The caracal is a magnificent wild cat which is seldom seen because it is predominantly solitary and nocturnal, increasing its daytime activity during winter. The caracal’s name originates from the Turkish words kara kulak which means ‘black ear’. Their ears are their most distinctive feature, because of the amazing long black tufts that arc from their ear-tips. Caracals are also known as ‘desert lynx’, although they are not taxonomically classified as part of the lynx genus. They are widely distributed in the wild, particularly in arid areas, and are healthy in numbers.
A Black-headed Heron intently feathers its nest. These herons like to roost colonially with other waterbirds in trees, reeds or cliff ledges, and are conscientious parents.

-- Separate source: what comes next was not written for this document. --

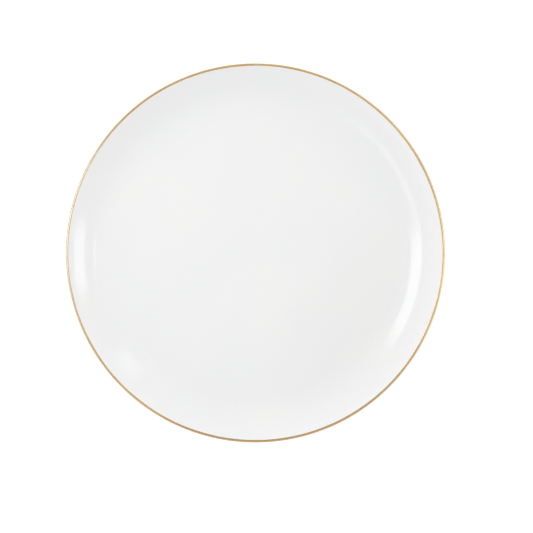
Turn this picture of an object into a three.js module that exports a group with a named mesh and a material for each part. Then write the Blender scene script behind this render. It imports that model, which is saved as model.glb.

With their yellow eyes, and black, grey and white plumes and markings, they are one of the most beautiful and regal birds in Southern Africa. They can roost up to 30km from their feeding grounds, so they are frequently seen flying slowly and elegantly across the sky.
Cape Rock-thrushes are endemic to South Africa. Unlike many other birds, they are aptly named as they are often sighted flitting from boulder to boulder on rocky hillsides or ravines. This scene is particularly typical for this rock-thrush: they favour the low scrub vegetation pictured here and, when alarmed, will often perch on a rock in this manner. Cape Rock-thrushes feed on insects, spiders, millipedes, and centipedes and enjoy the nectar of flowering aloes.
Southern Africa is home to numerous types of geckos. Each region seems to have a gecko specie that particularly thrives in it and becomes a part of the scenery. For example, Kwazulu-Natal’s ubiquitous translucent geckos have squeaky fights at night over the prime insect-catching territory beneath electric lights. This gecko is a Bibron’s gecko, which is endemic to southern Africa, and common in South Africa where it is one the largest gecko species to be found.